Marsh and Unrau will return to the secondary with Mayfield and Fish, and possibly Goldsby and Penner, filling the other positions.

Outlook

McEwen is the first to admit his starting lineup is not cast in stone.

“I think it’s going to take a little experimenting to see where to best utilize people and their talents.

“I’m not going to say we’re won’t be ready for the first game,” he added. “We’re going to be ready. But I don’t think for the first game we’ll be nearly as prepared as we will be by the fourth game of the season-and maybe not even as prepared as we were last year for the first game of the season. We just have to find where our niche is going to be.”

Despite the loss of so many seniors from last year’s 6-5 squad, the MCAA coaches have picked McEwen’s squad as the unanimous favorite to win the Mid Division this season.

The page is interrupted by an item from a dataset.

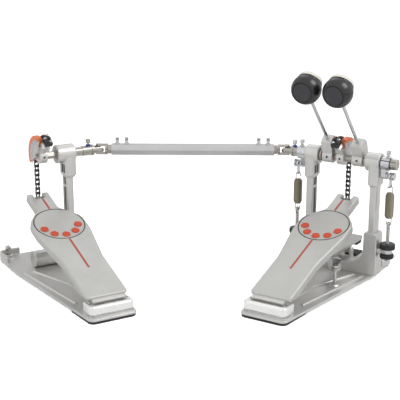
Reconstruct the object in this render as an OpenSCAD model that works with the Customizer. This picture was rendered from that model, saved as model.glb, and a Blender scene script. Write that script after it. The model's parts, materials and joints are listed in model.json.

“They need to understand that in the Mid Division they are the target, even with a 6-5 season last year,” McEwen said of his young troops. “At the end of the season, we were the ones who were still playing. Nobody else was.

“I don’t think there will be a game we’ll walk into that we’re not going to have a chance to win this year-assuming we stay healthy.

“They’re a very coachable group. They want to win. It’s our job as coaches to get them to do all the things they need to do in order to win. They work hard in practice and seem to be willing to do whatever we ask them to do in order to win.

“With this group, I think we’re going to get better and better and better as we get to those last three (district) games-just because we’re going to be pretty young, and with our experience level.”